Vladimir Putin made a massive miscalculation when he invaded Ukraine. He overestimated the competency of his own military, underestimated the resilience of the Ukrainian resistance, and was surprised by the cohesive retaliatory response of the U.S. and it European allies.

He did pull off one remarkable feat. He managed to force the evacuation of millions of people from Ukraine and at the same time convince tens of thousands of citizens from his own country to rush for the exits and leave Russia permanently.



The humanitarian crisis in Ukraine is of epic proportions. As of two weeks ago, 2.5 million people fled to neighboring countries. It is estimated by the United Nations High Commissioner for Refugees that number could rise to 4 million soon. The European Union has an even bleaker outlook projecting that the total count could reach 5-7 million.

The numbers leaving Russia are far more modest and the reasons far less serious than the ones causing the Ukrainian evacuation. The people departing are mostly middle class, educated and represent the country’s professional elites.They come from Moscow and St. Petersburg, not the rural provinces. A disdain for Putin unites them. Their ranks include academics, artists, journalists and dissidents. Many were arrested in the past for protesting against the Kremlin.

Putin in a rambling, incoherent speech on state-run media (the only television outlet allowed to broadcast in Russia now) reacted with vitriolic outrage for those who had chosen to leave the country. He said, “The Russian people will always be able to distinguish true patriots from scum and traitors and will simply spit them out like an insect on the pavement.”

A Kremlin spokesman spoke of their departure as a means to “cleansing the country.” The use of the term “cleansing” is eerily reminiscent of the words used by Hitler when he spoke about ridding Germany of Jewish vermin. As one Moscow-based political analyst put it, “Putin in an Orwellian way has divided the citizens of Russia into clean and unclean.”

The people who have exiled themselves from their homeland are conflicted about their decision. For many of them, it was not something they wanted to do but felt they had to do.

Marsha Gessen is a Russian-born journalist for the New Yorker. She ran afoul of the Kremlin for her criticism of Putin’s regime and had to leave Moscow eight years ago because of “government threats against her family.”

When the invasion began, she flew back to Moscow in order to report on why many of her friends from the past are leaving the country. She summed up what they told her this way: “People have fled Russia because they fear political persecution, conscription, and isolation; because they dread being locked in an unfamiliar new country that eerily resembles the old Soviet Union; and because staying in a country that is waging a war that is immoral, feels like being inside a plane that’s dropping bombs on people.
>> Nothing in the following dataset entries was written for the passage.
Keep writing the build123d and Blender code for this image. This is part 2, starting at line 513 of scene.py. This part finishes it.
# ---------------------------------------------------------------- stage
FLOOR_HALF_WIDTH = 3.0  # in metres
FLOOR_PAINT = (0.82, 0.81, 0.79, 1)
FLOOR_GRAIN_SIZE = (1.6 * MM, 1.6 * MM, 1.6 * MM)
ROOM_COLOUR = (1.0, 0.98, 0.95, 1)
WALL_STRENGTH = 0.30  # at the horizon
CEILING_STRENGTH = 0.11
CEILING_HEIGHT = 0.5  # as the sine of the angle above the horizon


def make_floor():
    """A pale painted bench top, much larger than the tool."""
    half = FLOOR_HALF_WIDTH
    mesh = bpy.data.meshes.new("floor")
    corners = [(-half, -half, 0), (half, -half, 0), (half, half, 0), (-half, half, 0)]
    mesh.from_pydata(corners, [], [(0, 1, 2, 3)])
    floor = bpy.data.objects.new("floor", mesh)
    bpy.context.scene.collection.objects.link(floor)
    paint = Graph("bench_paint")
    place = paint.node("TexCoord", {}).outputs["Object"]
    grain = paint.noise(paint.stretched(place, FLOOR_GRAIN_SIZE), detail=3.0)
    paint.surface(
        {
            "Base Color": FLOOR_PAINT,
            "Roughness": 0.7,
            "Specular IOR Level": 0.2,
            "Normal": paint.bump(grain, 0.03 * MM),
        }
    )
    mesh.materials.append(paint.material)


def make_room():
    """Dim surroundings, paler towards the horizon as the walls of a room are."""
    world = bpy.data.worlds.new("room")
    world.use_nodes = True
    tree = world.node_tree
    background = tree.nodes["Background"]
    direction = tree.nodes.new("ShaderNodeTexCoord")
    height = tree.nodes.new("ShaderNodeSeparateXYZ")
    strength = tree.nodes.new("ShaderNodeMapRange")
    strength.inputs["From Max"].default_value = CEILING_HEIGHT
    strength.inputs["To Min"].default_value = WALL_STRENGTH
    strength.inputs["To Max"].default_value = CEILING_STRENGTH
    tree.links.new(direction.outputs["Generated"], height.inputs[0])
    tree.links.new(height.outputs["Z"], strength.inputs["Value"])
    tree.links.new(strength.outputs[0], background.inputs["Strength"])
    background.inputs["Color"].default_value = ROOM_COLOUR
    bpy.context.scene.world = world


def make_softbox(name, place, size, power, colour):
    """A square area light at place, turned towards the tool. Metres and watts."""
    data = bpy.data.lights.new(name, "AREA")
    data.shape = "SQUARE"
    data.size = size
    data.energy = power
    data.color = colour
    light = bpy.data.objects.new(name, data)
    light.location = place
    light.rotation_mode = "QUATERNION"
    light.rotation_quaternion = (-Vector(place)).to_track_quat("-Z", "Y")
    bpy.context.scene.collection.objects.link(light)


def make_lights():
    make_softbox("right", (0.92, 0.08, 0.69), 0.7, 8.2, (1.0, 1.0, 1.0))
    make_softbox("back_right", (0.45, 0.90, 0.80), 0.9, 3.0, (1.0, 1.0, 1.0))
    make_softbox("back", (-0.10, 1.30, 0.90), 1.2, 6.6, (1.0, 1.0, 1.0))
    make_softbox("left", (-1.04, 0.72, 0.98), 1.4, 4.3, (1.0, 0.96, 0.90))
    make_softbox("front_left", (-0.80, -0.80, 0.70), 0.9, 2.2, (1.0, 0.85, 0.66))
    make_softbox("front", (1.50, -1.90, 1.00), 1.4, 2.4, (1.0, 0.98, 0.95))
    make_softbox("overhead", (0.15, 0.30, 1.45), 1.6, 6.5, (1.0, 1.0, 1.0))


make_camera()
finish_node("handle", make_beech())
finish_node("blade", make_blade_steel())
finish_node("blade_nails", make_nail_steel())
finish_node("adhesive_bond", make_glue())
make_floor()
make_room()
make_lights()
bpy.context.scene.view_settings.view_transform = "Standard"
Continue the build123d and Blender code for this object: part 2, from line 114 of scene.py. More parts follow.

They have left because the Russia they have built and inhabited is disappearing — and the more people who leave, the faster it disappears.”

The exiling of Russia’s best and brightest reduces the forces willing to resist Putin. Those who have departed never watched or believed the propaganda about the invasion that Putin was spoon feeding the country on state-sanctioned media. The 58 percent of Russians who support the war get their information exclusively from there.

They represent the equivalent of Trump’s MAGA base, where believing is seeing replaces seeing is believing. The boobs in the Russian boondocks are as susceptible to claptrap nonsense as are the rubes in America’s rural backwaters. Russia One provides the same kind of disinformation to its viewers as does Fox News.

More than a month into this immoral war, where does this leave Putin and us? Putin’s ability to control the information pipeline about the war to the Russians who believe him is powerful but not foolproof. Consider this conversation between a woman of Russian descent living in the war-torn city of Mariupol with her brother in Moscow. After her brother tells her over the phone that he believes the purpose of the Russian invasion is to free the Ukrainian people from oppression she answers him by saying: “Misha, our Mom is dying without water, without heat, she has nothing. And you are telling me that Russia is trying to make Ukraine free? They made our mother free from electricity, from heating, from food, from water. And they will probably make us free of her life as well.”

The jury is out on how this catastrophic crisis ends. It’s clear that Russia’s crazy czar whose memoirs will closely resemble Gogol’s short story “Diary of a Mad Man” bit off more than he could chew. The question now is are the forces lined up against him powerful enough to get him to swallow and choke on his own arrogance?